**Your objective**
From the entries below, say how many lines carry the word "shown", and give nothing but the number.
=== Recorded data ===
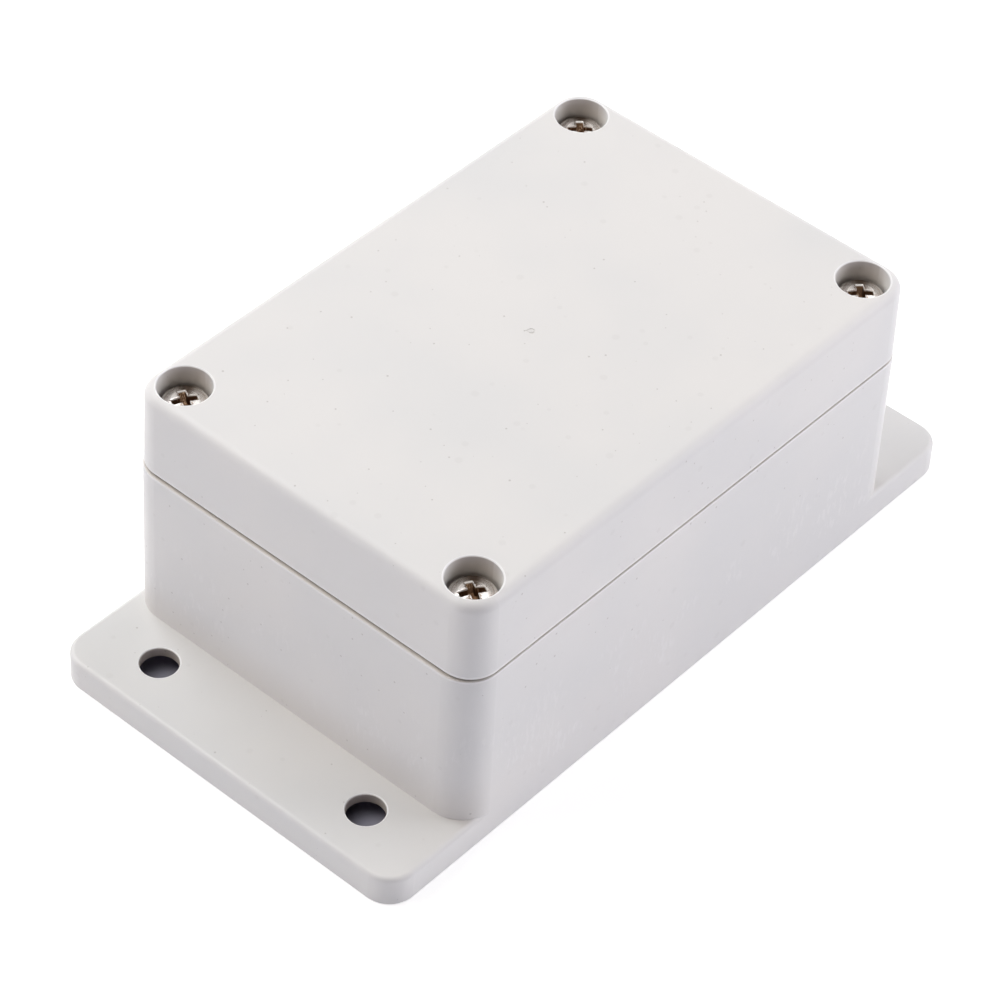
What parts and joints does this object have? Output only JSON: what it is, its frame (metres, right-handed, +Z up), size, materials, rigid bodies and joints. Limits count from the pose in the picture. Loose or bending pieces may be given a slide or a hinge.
===
=== Recorded data ===
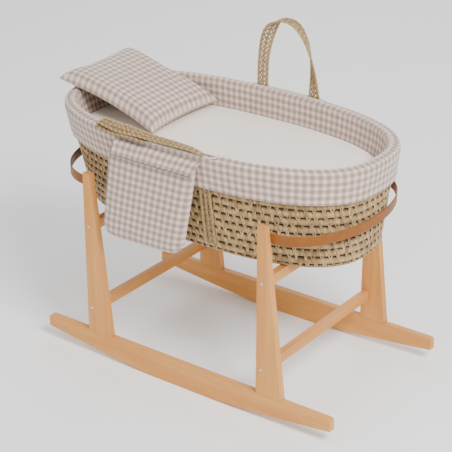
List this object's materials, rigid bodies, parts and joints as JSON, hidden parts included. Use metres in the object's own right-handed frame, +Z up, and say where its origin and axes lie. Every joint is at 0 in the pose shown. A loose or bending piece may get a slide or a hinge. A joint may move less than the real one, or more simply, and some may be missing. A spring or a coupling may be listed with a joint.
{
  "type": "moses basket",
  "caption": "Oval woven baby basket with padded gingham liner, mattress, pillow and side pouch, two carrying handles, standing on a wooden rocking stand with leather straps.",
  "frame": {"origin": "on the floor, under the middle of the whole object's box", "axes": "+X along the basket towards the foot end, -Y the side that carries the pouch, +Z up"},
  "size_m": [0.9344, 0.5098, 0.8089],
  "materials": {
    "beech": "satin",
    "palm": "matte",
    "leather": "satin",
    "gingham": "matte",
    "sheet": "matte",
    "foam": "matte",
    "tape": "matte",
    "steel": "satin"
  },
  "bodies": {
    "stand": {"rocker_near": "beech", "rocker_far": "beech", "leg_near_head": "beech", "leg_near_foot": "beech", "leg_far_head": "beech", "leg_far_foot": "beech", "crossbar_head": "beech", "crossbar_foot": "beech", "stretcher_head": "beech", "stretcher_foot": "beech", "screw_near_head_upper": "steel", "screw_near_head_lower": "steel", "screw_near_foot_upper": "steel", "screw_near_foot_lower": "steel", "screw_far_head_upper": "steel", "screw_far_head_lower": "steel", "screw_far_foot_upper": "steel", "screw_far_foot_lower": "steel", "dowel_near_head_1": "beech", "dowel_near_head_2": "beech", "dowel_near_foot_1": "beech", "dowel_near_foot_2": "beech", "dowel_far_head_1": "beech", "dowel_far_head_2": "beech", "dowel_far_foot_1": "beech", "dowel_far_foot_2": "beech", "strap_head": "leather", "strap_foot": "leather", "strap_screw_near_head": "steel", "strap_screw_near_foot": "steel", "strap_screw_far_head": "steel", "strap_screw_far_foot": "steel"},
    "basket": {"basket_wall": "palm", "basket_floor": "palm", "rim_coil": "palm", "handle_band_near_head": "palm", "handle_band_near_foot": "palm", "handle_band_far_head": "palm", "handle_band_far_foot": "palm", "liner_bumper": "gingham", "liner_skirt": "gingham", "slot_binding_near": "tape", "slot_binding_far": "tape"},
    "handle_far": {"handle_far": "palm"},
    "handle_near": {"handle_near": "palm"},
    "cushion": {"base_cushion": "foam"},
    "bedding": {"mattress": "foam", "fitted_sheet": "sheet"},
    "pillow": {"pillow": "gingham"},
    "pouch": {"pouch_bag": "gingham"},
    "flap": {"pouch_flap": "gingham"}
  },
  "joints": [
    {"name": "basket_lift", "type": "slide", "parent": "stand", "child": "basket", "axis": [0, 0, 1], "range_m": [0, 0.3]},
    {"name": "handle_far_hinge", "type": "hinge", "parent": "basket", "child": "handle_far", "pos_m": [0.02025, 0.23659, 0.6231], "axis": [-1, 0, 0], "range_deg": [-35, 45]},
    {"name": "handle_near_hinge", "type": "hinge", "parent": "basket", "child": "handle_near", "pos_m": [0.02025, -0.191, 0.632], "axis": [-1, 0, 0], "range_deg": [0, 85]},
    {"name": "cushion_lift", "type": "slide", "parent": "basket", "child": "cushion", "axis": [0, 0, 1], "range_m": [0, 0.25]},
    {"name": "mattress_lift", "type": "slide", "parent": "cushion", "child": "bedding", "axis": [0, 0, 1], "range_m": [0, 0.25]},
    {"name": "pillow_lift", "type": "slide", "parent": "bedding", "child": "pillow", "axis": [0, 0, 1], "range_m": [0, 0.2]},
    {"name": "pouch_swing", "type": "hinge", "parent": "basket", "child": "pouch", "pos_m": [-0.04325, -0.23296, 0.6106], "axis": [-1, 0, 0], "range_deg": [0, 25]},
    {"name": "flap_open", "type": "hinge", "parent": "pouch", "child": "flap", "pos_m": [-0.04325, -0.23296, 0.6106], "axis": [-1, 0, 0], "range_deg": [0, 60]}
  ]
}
===
=== Recorded data ===
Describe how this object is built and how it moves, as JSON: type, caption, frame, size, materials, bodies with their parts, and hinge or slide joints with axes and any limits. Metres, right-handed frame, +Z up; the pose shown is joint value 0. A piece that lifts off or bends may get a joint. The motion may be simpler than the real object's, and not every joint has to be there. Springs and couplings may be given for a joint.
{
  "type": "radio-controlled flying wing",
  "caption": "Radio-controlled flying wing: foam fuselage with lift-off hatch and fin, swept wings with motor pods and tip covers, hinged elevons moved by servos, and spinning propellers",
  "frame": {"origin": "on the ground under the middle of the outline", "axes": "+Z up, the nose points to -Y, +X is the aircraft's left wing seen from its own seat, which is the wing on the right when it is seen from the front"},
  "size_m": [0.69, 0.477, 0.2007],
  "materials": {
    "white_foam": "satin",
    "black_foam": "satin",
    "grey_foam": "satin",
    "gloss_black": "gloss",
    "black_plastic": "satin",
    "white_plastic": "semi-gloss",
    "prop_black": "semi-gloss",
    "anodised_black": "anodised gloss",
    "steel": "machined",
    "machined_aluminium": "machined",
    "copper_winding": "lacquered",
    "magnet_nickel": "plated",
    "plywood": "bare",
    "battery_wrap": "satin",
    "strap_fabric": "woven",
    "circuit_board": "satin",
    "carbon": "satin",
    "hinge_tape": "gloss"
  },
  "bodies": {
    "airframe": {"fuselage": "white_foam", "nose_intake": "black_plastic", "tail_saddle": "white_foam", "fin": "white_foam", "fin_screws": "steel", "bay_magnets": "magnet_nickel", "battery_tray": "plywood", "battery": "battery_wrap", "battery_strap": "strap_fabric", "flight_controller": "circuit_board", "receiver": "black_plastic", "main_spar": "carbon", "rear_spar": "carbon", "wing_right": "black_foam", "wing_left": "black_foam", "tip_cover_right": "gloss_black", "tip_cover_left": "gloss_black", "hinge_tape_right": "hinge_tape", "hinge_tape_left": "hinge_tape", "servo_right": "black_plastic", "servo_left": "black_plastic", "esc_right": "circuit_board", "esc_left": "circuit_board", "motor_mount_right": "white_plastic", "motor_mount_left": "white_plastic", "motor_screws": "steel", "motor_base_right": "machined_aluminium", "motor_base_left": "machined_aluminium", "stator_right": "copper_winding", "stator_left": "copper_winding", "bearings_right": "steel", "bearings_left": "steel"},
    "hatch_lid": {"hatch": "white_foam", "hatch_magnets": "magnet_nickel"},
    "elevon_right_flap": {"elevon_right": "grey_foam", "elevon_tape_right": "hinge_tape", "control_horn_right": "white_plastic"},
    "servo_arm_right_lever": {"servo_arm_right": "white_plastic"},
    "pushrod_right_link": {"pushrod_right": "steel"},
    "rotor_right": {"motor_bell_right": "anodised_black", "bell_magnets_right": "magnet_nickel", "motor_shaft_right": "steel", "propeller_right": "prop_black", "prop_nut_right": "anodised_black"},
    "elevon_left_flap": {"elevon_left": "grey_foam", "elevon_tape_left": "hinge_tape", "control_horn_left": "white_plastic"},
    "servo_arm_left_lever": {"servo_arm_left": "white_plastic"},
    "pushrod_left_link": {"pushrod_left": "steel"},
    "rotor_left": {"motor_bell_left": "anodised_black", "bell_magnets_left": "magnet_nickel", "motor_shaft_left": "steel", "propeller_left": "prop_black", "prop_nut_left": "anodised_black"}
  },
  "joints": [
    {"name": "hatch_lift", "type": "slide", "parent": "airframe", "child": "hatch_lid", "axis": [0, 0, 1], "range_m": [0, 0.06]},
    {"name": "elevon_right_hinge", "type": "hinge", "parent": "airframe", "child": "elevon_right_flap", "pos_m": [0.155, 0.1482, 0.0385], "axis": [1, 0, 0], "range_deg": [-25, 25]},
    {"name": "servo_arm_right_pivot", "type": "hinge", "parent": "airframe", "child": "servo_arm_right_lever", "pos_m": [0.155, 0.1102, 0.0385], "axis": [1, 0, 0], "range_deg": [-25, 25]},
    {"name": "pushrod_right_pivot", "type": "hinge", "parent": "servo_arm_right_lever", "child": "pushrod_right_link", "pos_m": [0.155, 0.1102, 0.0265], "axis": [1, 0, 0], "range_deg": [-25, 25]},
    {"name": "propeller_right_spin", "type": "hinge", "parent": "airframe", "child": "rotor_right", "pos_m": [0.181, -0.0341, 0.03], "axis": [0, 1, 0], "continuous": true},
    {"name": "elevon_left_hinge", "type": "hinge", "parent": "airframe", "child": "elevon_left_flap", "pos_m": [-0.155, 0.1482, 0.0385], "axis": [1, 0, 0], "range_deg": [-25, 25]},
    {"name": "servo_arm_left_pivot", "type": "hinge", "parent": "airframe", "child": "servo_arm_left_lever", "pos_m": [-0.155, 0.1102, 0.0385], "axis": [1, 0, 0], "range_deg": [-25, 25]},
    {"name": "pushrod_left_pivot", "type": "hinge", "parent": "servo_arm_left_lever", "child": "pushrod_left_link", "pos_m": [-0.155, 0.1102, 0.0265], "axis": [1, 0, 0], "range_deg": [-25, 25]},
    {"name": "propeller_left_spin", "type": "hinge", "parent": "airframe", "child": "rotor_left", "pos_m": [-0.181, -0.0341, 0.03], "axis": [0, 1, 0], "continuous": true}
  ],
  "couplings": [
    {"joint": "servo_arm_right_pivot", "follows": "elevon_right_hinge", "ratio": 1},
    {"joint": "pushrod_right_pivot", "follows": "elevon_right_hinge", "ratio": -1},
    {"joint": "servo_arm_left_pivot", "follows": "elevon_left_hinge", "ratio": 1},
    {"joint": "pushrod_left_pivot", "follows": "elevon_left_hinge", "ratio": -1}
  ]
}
===
**Written answer**
2